Final SEC Vote on Proxy Access May Not Occur Until 2010
Submitted by: Ted Allen, Publications
The Securities and Exchange Commission plans to delay a final vote on proxy access until 2010, Bloomberg News reported today.
The SEC was planning take a final vote on its proposed proxy access rule in November, but the commission wanted to give its staff more time to review more than 500 comments that have been submitted by companies, investors, and academics, according to Bloomberg News.
Investor advocates weren’t discouraged by this news, agreeing that the SEC needs to be careful while crafting a rule on the controversial issue of proxy access. The commission previously tried to address the issue in 2007 and 2003.
“We agree that the commission should take the time it needs to deliberate so the strongest possible rule can be created that stands up to the test of time and any immediate legal challenges,” said Richard Ferlauto, director of corporate governance at the American Federation of State, County, and Municipal Employees, and a long-time advocate for proxy access.
“Not having proxy access in place in time for the start of the 2010 proxy season is disappointing, but shareowners have waited years,” Amy Borrus, deputy director of the Council of Institutional Investors, told Bloomberg News. “A few more months won’t be the end of the world.”
David Lynn, a former SEC lawyer who is a partner with the law firm of Morrison & Foerster, said the commission should take its time on proxy access. “The last thing we need is a rush job on this,” Lynn said.
The SEC’s two-part access rule includes a new Rule 14a-11, which would set minimum marketwide standards to permit investor groups to nominate directors to appear on management proxy statements. The draft rule would impose a sliding ownership threshold (of 1, 3, or 5 percent) based on market capitalization (or net assets in the case of investment companies). The draft rule calls for a minimum holding period of one year, but SEC chair Mary Schapiro indicated last month that the commission may extend the required holding period, a change that labor investors and some companies have called for.

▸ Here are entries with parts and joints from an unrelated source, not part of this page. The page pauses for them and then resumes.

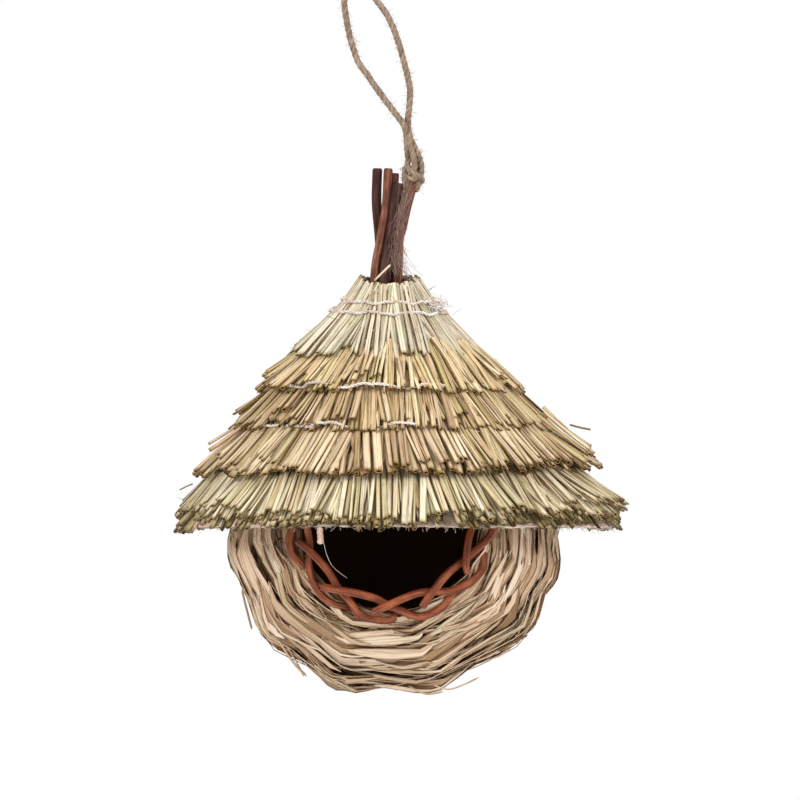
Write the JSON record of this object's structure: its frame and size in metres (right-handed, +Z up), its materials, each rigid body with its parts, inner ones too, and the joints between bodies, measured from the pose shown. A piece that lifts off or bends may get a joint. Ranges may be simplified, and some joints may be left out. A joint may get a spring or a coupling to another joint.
{
  "type": "hanging woven bird nest",
  "caption": "Woven grass globe nest with a cane-bordered mouth under a thatched straw roof, hung by a jute loop from a bundle of sticks.",
  "frame": {"origin": "top of the jute hanging loop, on the cord's centre line", "axes": "+Z up along the roof's axis, -Y out of the nest's mouth, +X to the right of the mouth"},
  "size_m": [0.1512, 0.1512, 0.2369],
  "materials": {
    "grass_weave": "dry split grass and corn husk strips, matt, with dark gaps between them",
    "willow_cane": "red-brown willow with its bark on, satin and grooved lengthways",
    "bark_stick": "dark brown twig bark, satin, with pale cut ends",
    "straw": "dry hollow straw, slightly glossy skin, cut ends",
    "lining_cloth": "thin pale cotton cloth with a frayed edge, matt",
    "thread": "white cotton sewing thread",
    "jute": "twisted jute twine, hairy and matt"
  },
  "bodies": {
    "root": {"nest_basket": "grass_weave", "border_cane_01": "willow_cane", "border_cane_02": "willow_cane", "border_cane_03": "willow_cane", "border_cane_04": "willow_cane", "border_cane_05": "willow_cane", "border_cane_06": "willow_cane", "border_cane_07": "willow_cane", "border_cane_08": "willow_cane", "border_cane_09": "willow_cane", "border_cane_10": "willow_cane", "border_cane_11": "willow_cane", "roof_lining": "lining_cloth", "thatch_tier_1": "straw", "thatch_tier_2": "straw", "thatch_tier_3": "straw", "thatch_tier_4": "straw", "thatch_tier_5": "straw", "stitch_row_1": "thread", "stitch_row_2": "thread", "stitch_row_3": "thread", "stitch_row_4": "thread", "stick_a": "bark_stick", "stick_b": "willow_cane", "stick_c": "bark_stick", "stick_d": "bark_stick", "stick_e": "willow_cane", "hang_cord": "jute", "cord_knot": "jute", "cord_tail": "jute"}
  },
  "joints": []
}
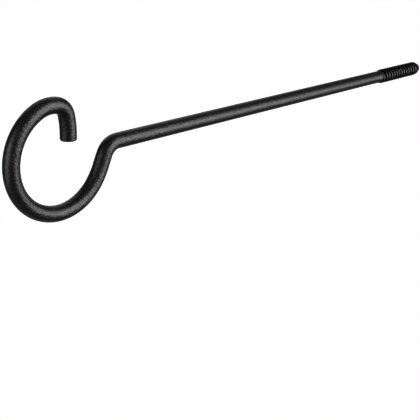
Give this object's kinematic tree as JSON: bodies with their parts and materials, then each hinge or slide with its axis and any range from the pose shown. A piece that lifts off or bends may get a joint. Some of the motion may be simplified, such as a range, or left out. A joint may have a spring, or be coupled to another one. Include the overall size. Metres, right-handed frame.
{
  "type": "screw-in plant hook",
  "caption": "Long black steel rod hook with a near-closed offset loop for a hanging plant and a coarse screw thread for wood.",
  "frame": {"origin": "on the shank's axis where the screw thread begins, which is the face of the wall or joist once the hook is screwed home", "axes": "+X along the thread towards its nose, into the wood; the loop is at -X and lies in the XZ plane; -Z is the way the loop's tip points; +Z is the open side of the loop, up in use on a wall"},
  "size_m": [0.3048, 0.0078, 0.0498],
  "materials": {
    "coated_rod": "satin",
    "black_thread": "satin"
  },
  "bodies": {
    "root": {"hook_rod": "coated_rod", "screw_thread": "black_thread"}
  },
  "joints": []
}
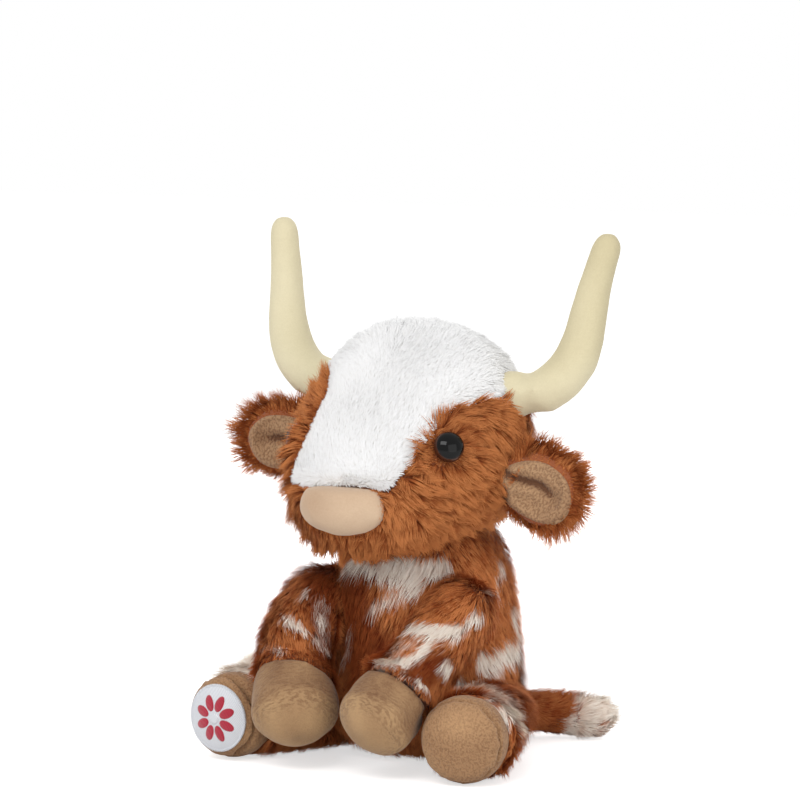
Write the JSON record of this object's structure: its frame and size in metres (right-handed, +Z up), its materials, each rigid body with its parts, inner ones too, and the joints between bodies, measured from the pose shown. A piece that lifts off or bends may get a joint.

Corporate advocates and the SEC’s two Republican commissioners oppose the proposed Rule 14a-11, arguing that companies and investors should be able to design their own provisions with stricter access rules. The SEC also proposes to amend Rule 14a-8(i)(8) to permit investors to resume filing access bylaw proposals at companies, provided that the resolutions don’t conflict with the draft Rule 14a-11 or applicable state laws.
Corporate advocates have argued that any marketwide rule should be delayed until 2011 to give companies more time to cope with other regulatory developments, including a New York Stock Exchange rule change that would bar broker votes from uncontested board elections and a proposed set of SEC disclosure rules.
It appears likely that the Rule 14a-11 portion of the access rule-making would face a corporate legal challenge. James Cox, a securities law professor at Duke University, said he believes that a marketwide access mandate would be “highly vulnerable” to a lawsuit that asserts such a rule is beyond the agency’s authority to regulate corporate proxy disclosures. Senator Charles Schumer has introduced legislation, which Schapiro has welcomed, that would confirm that the SEC has the authority to issue a director election rule, but his bill’s chances for passage are uncertain at this point.